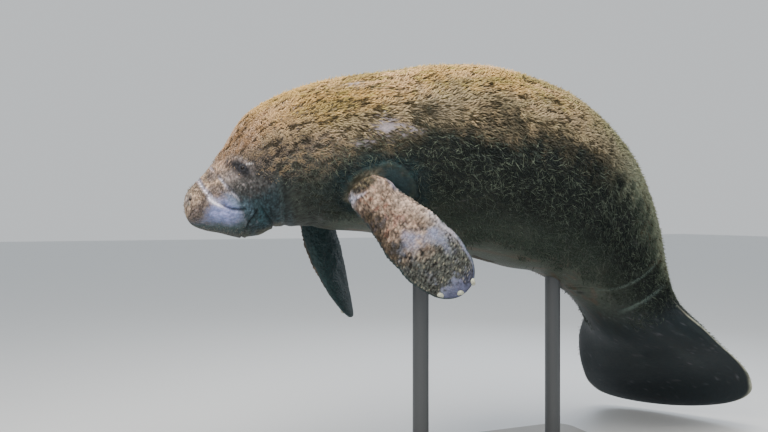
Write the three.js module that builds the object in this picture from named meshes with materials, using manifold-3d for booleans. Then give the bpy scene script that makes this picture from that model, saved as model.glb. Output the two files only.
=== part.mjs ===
// A manatee at life size, as a still display model on a stand.
// It swims with its head low and its back arched. One flipper is swung back and out, the other hangs,
// and the tail curls down and away to the animal's right.
// Millimetres, +Z up. The head points to -X and the animal's left side to -Y.
// The origin is the centre of the stand's underside, below the animal's middle.

import * as THREE from 'three';
import { mergeVertices } from 'three/addons/utils/BufferGeometryUtils.js';
import Module from 'manifold-3d';

const wasm = await Module();
wasm.setup();

// Driving dimensions of the body
const BODY_LENGTH = 3100;
const GAP = 0.3;
const NOSE_ROUNDING = 63;
const TAIL_ROUNDING = 155;
const COLUMNS = 44;

// Where the body's middle line passes over the stand, measured along it from the nose
const ANCHOR = { along: 1062, place: new THREE.Vector3(-222, -14, 1242) };

// The middle line's course: distance from the nose, slope, turn to the right and roll, in degrees
const COURSE = [
  [0, 32, 0, 0],
  [270, 29, 0, 0],
  [540, 11, 0, 0],
  [810, -1, 0, 0],
  [1170, -7, 0, 0],
  [1490, -16.5, 2, 0],
  [1800, -38.5, 6, 0],
  [2030, -53.5, 10, 0],
  [2210, -60.5, 15, -3],
  [2480, -54.5, 25, -9],
  [2750, -39.5, 24, -14],
  [BODY_LENGTH, -46, 21, -10],
];
const [SLOPE, TURN, ROLL] = [1, 2, 3];

// Sections across the body: distance from the nose, half width, height above and below the line
const SECTIONS = [
  [0, 78, 58, 48],
  [55, 95, 90, 80],
  [135, 112, 116, 150],
  [225, 126, 154, 172],
  [360, 166, 234, 218],
  [540, 230, 274, 274],
  [765, 297, 311, 305],
  [990, 345, 367, 344],
  [1215, 362, 399, 371],
  [1440, 350, 395, 384],
  [1665, 308, 346, 359],
  [1935, 236, 267, 320],
  [2160, 196, 203, 268],
  [2310, 212, 108, 232],
  [2500, 300, 58, 128],
  [2700, 357, 36, 54],
  [2880, 390, 22, 24],
  [BODY_LENGTH, 354, 16, 16],
];
const [HALF_WIDTH, ABOVE, BELOW] = [1, 2, 3];

// Swellings and hollows on both sides: place along, angle from the back line, reach, spread, height
const SWELLINGS = [
  { name: 'upper lip pad', along: 100, angle: 122, reach: 52, spread: 34, height: 13 },
  { name: 'cheek fold', along: 132, angle: 84, reach: 22, spread: 34, height: 5 },
  { name: 'nostril mound', along: 36, angle: 28, reach: 24, spread: 22, height: 6 },
  { name: 'brow', along: 228, angle: 44, reach: 30, spread: 15, height: 7 },
  { name: 'eye hollow', along: 226, angle: 68, reach: 26, spread: 13, height: -5 },
  { name: 'chin', along: 192, angle: 180, reach: 34, spread: 40, height: 9 },
  { name: 'throat', along: 262, angle: 180, reach: 20, spread: 60, height: -7 },
  { name: 'shoulder', along: 590, angle: 110, reach: 70, spread: 18, height: 16 },
];

// The lengths of the body between thin cuts, each a node, with the number of rings in it
const LENGTHS = [
  { name: 'head', from: 0, to: 300, rings: 27, skin: '#8f8576' },
  { name: 'neck', from: 300, to: 500, rings: 6, skin: '#8a7a5a' },
  { name: 'chest', from: 500, to: 950, rings: 9, skin: '#86764f' },
  { name: 'abdomen', from: 950, to: 1560, rings: 10, skin: '#7d7050' },
  { name: 'rump', from: 1560, to: 1940, rings: 8, skin: '#6a6448' },
  { name: 'tail_stock', from: 1940, to: 2290, rings: 9, skin: '#4f5346' },
  { name: 'tail_paddle', from: 2290, to: BODY_LENGTH, rings: 17, skin: '#3c4243' },
];

// Grooves: half width, depth, and a path of places along the body and angles from the back line
const GROOVES = [
  {
    name: 'muzzle crease', node: 'head', halfWidth: 6, depth: 7,
    path: [[104, 0], [95, 34], [94, 60], [99, 78], [112, 90], [129, 100], [156, 108], [176, 111]],
  },
  {
    name: 'cheek crease', node: 'head', halfWidth: 5, depth: 3,
    path: [[158, 6], [156, 32], [156, 56], [159, 75], [166, 90], [176, 103]],
  },
  {
    name: 'mouth', node: 'head', halfWidth: 5, depth: 11,
    path: [[212, 118], [200, 121], [187, 126], [165, 131], [146, 141], [133, 158], [128, 180]],
  },
  {
    name: 'jaw crease', node: 'head', halfWidth: 6, depth: 6,
    path: [[224, 110], [229, 120], [233, 130], [240, 140], [247, 154], [252, 180]],
  },
  {
    name: 'cleft of the upper lip', node: 'head', halfWidth: 7, depth: 8,
    path: [[44, 180], [80, 180], [112, 180], [127, 180]],
  },
  {
    name: 'nostril', node: 'head', halfWidth: 6, depth: 9,
    path: [[25, 22], [31, 25], [37, 31], [40, 38]],
  },
  {
    name: 'belly fold', node: 'abdomen', halfWidth: 12, depth: 8,
    path: [[1215, 172], [1262, 175], [1325, 174]],
  },
  {
    name: 'upper tail crease', node: 'tail_stock', halfWidth: 10, depth: 9,
    path: [[1968, 172], [1985, 162], [2026, 152], [2068, 140], [2090, 123], [2101, 105], [2100, 80]],
  },
  {
    name: 'lower tail crease', node: 'tail_stock', halfWidth: 10, depth: 8,
    path: [[2204, 150], [2203, 126], [2204, 106], [2212, 84]],
  },
];

// Eyes
const EYE = { along: 236, angle: 63, radius: 11, sink: 7.5, lidRadius: 11.5, lidThickness: 4 };

// Flippers: fraction of the length, half chord and half thickness
const BLADE = [
  [0, 68, 60],
  [0.12, 84, 56],
  [0.2, 84, 47],
  [0.32, 97, 41],
  [0.5, 113, 32],
  [0.7, 114, 24],
  [0.85, 96, 18],
  [1, 76, 12],
];
const [HALF_CHORD, HALF_THICKNESS] = [1, 2];
const BLADE_TIP = 0.16;
const BLADE_RINGS = 17;
const BLADE_COLUMNS = 20;
const FLIPPERS = [
  {
    name: 'flipper_left', side: -1, along: 608, angle: 116, sink: 0.06, length: 518,
    direction: [0.536, -0.488, -0.688], outerFace: [-0.42, -0.91, 0.25], sweep: 0, twist: 0,
  },
  {
    name: 'flipper_right', side: 1, along: 515, angle: 122, sink: 0.22, length: 560,
    direction: [0.249, 0.111, -0.962], outerFace: [-0.41, 0.91, 0], sweep: 0.146, twist: -40,
  },
];

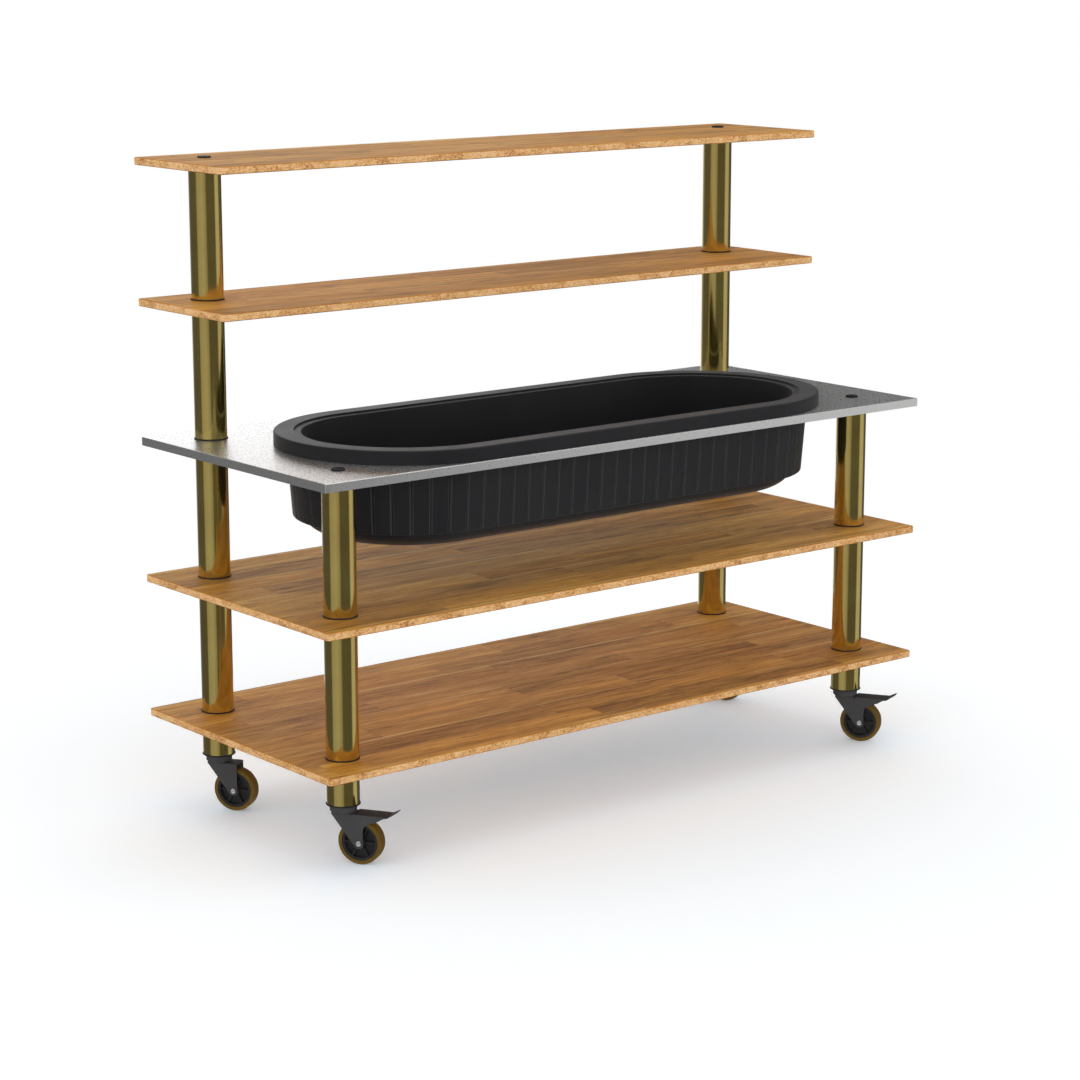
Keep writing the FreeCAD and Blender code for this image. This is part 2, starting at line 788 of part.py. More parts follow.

----

* _Problem description_
Set down the entries above again, word for word.

* _Solution to this task_
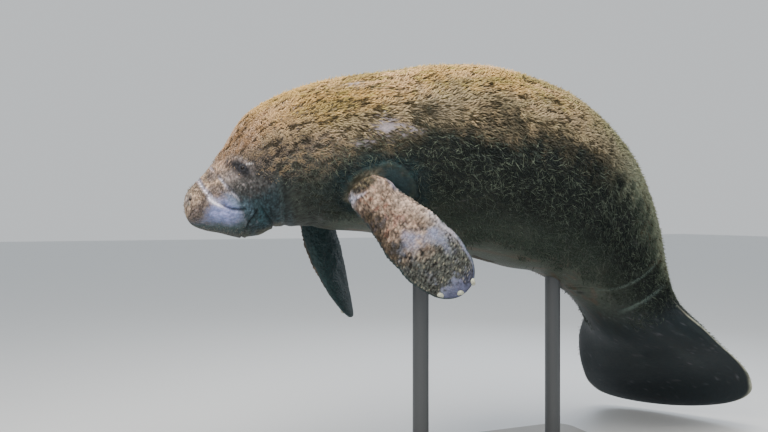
Write the three.js module that builds the object in this picture from named meshes with materials, using manifold-3d for booleans. Then give the bpy scene script that makes this picture from that model, saved as model.glb. Output the two files only.
=== part.mjs ===
// A manatee at life size, as a still display model on a stand.
// It swims with its head low and its back arched. One flipper is swung back and out, the other hangs,
// and the tail curls down and away to the animal's right.
// Millimetres, +Z up. The head points to -X and the animal's left side to -Y.
// The origin is the centre of the stand's underside, below the animal's middle.

import * as THREE from 'three';
import { mergeVertices } from 'three/addons/utils/BufferGeometryUtils.js';
import Module from 'manifold-3d';

const wasm = await Module();
wasm.setup();

// Driving dimensions of the body
const BODY_LENGTH = 3100;
const GAP = 0.3;
const NOSE_ROUNDING = 63;
const TAIL_ROUNDING = 155;
const COLUMNS = 44;

// Where the body's middle line passes over the stand, measured along it from the nose
const ANCHOR = { along: 1062, place: new THREE.Vector3(-222, -14, 1242) };

// The middle line's course: distance from the nose, slope, turn to the right and roll, in degrees
const COURSE = [
  [0, 32, 0, 0],
  [270, 29, 0, 0],
  [540, 11, 0, 0],
  [810, -1, 0, 0],
  [1170, -7, 0, 0],
  [1490, -16.5, 2, 0],
  [1800, -38.5, 6, 0],
  [2030, -53.5, 10, 0],
  [2210, -60.5, 15, -3],
  [2480, -54.5, 25, -9],
  [2750, -39.5, 24, -14],
  [BODY_LENGTH, -46, 21, -10],
];
const [SLOPE, TURN, ROLL] = [1, 2, 3];

// Sections across the body: distance from the nose, half width, height above and below the line
const SECTIONS = [
  [0, 78, 58, 48],
  [55, 95, 90, 80],
  [135, 112, 116, 150],
  [225, 126, 154, 172],
  [360, 166, 234, 218],
  [540, 230, 274, 274],
  [765, 297, 311, 305],
  [990, 345, 367, 344],
  [1215, 362, 399, 371],
  [1440, 350, 395, 384],
  [1665, 308, 346, 359],
  [1935, 236, 267, 320],
  [2160, 196, 203, 268],
  [2310, 212, 108, 232],
  [2500, 300, 58, 128],
  [2700, 357, 36, 54],
  [2880, 390, 22, 24],
  [BODY_LENGTH, 354, 16, 16],
];
const [HALF_WIDTH, ABOVE, BELOW] = [1, 2, 3];

// Swellings and hollows on both sides: place along, angle from the back line, reach, spread, height
const SWELLINGS = [
  { name: 'upper lip pad', along: 100, angle: 122, reach: 52, spread: 34, height: 13 },
  { name: 'cheek fold', along: 132, angle: 84, reach: 22, spread: 34, height: 5 },
  { name: 'nostril mound', along: 36, angle: 28, reach: 24, spread: 22, height: 6 },
  { name: 'brow', along: 228, angle: 44, reach: 30, spread: 15, height: 7 },
  { name: 'eye hollow', along: 226, angle: 68, reach: 26, spread: 13, height: -5 },
  { name: 'chin', along: 192, angle: 180, reach: 34, spread: 40, height: 9 },
  { name: 'throat', along: 262, angle: 180, reach: 20, spread: 60, height: -7 },
  { name: 'shoulder', along: 590, angle: 110, reach: 70, spread: 18, height: 16 },
];

// The lengths of the body between thin cuts, each a node, with the number of rings in it
const LENGTHS = [
  { name: 'head', from: 0, to: 300, rings: 27, skin: '#8f8576' },
  { name: 'neck', from: 300, to: 500, rings: 6, skin: '#8a7a5a' },
  { name: 'chest', from: 500, to: 950, rings: 9, skin: '#86764f' },
  { name: 'abdomen', from: 950, to: 1560, rings: 10, skin: '#7d7050' },
  { name: 'rump', from: 1560, to: 1940, rings: 8, skin: '#6a6448' },
  { name: 'tail_stock', from: 1940, to: 2290, rings: 9, skin: '#4f5346' },
  { name: 'tail_paddle', from: 2290, to: BODY_LENGTH, rings: 17, skin: '#3c4243' },
];

// Grooves: half width, depth, and a path of places along the body and angles from the back line
const GROOVES = [
  {
    name: 'muzzle crease', node: 'head', halfWidth: 6, depth: 7,
    path: [[104, 0], [95, 34], [94, 60], [99, 78], [112, 90], [129, 100], [156, 108], [176, 111]],
  },
  {
    name: 'cheek crease', node: 'head', halfWidth: 5, depth: 3,
    path: [[158, 6], [156, 32], [156, 56], [159, 75], [166, 90], [176, 103]],
  },
  {
    name: 'mouth', node: 'head', halfWidth: 5, depth: 11,
    path: [[212, 118], [200, 121], [187, 126], [165, 131], [146, 141], [133, 158], [128, 180]],
  },
  {
    name: 'jaw crease', node: 'head', halfWidth: 6, depth: 6,
    path: [[224, 110], [229, 120], [233, 130], [240, 140], [247, 154], [252, 180]],
  },
  {
    name: 'cleft of the upper lip', node: 'head', halfWidth: 7, depth: 8,
    path: [[44, 180], [80, 180], [112, 180], [127, 180]],
  },
  {
    name: 'nostril', node: 'head', halfWidth: 6, depth: 9,
    path: [[25, 22], [31, 25], [37, 31], [40, 38]],
  },
  {
    name: 'belly fold', node: 'abdomen', halfWidth: 12, depth: 8,
    path: [[1215, 172], [1262, 175], [1325, 174]],
  },
  {
    name: 'upper tail crease', node: 'tail_stock', halfWidth: 10, depth: 9,
    path: [[1968, 172], [1985, 162], [2026, 152], [2068, 140], [2090, 123], [2101, 105], [2100, 80]],
  },
  {
    name: 'lower tail crease', node: 'tail_stock', halfWidth: 10, depth: 8,
    path: [[2204, 150], [2203, 126], [2204, 106], [2212, 84]],
  },
];

// Eyes
const EYE = { along: 236, angle: 63, radius: 11, sink: 7.5, lidRadius: 11.5, lidThickness: 4 };

// Flippers: fraction of the length, half chord and half thickness
const BLADE = [
  [0, 68, 60],
  [0.12, 84, 56],
  [0.2, 84, 47],
  [0.32, 97, 41],
  [0.5, 113, 32],
  [0.7, 114, 24],
  [0.85, 96, 18],
  [1, 76, 12],
];
const [HALF_CHORD, HALF_THICKNESS] = [1, 2];
const BLADE_TIP = 0.16;
const BLADE_RINGS = 17;
const BLADE_COLUMNS = 20;
const FLIPPERS = [
  {
    name: 'flipper_left', side: -1, along: 608, angle: 116, sink: 0.06, length: 518,
    direction: [0.536, -0.488, -0.688], outerFace: [-0.42, -0.91, 0.25], sweep: 0, twist: 0,
  },
  {
    name: 'flipper_right', side: 1, along: 515, angle: 122, sink: 0.22, length: 560,
    direction: [0.249, 0.111, -0.962], outerFace: [-0.41, 0.91, 0], sweep: 0.146, twist: -40,
  },
];

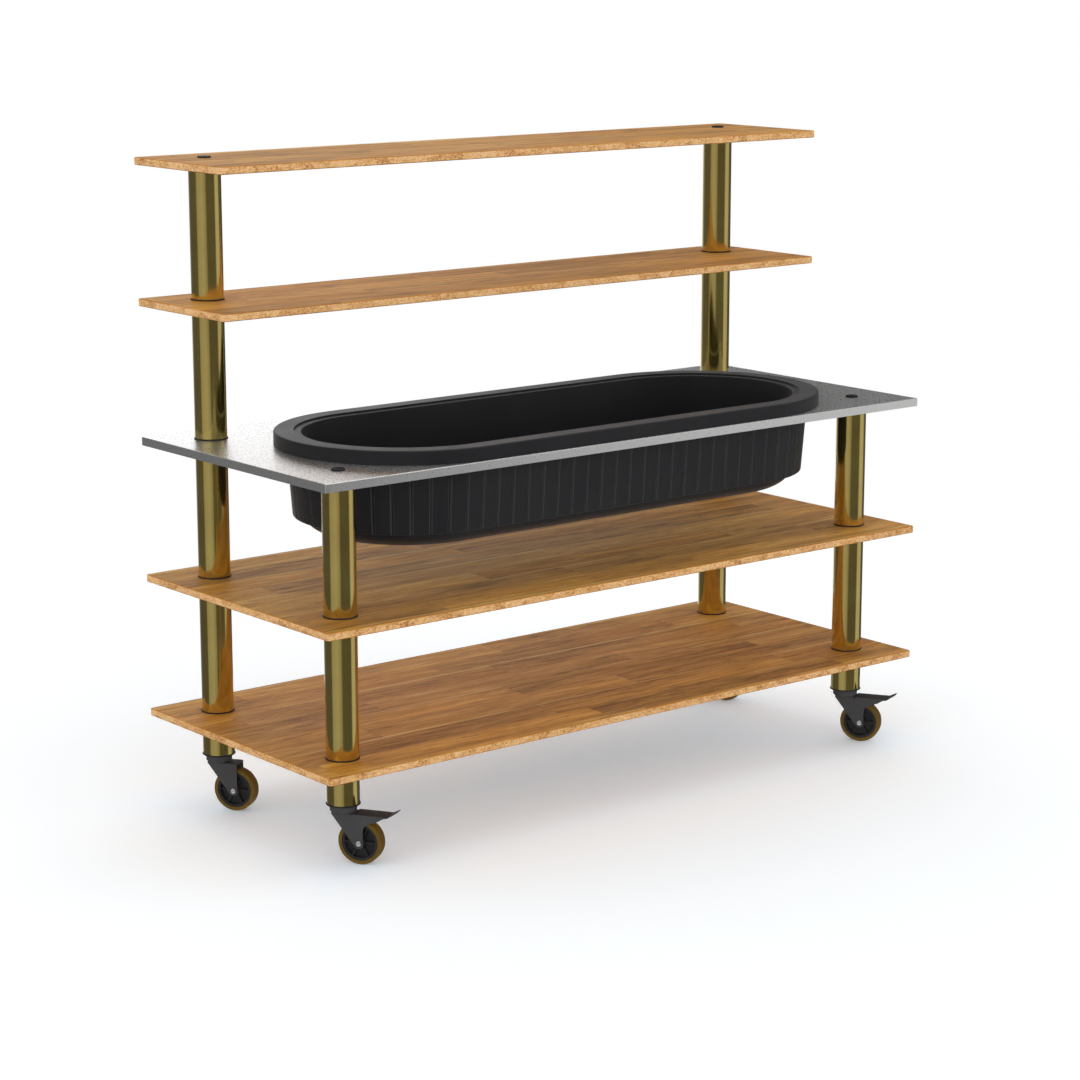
Keep writing the FreeCAD and Blender code for this image. This is part 2, starting at line 788 of part.py. More parts follow.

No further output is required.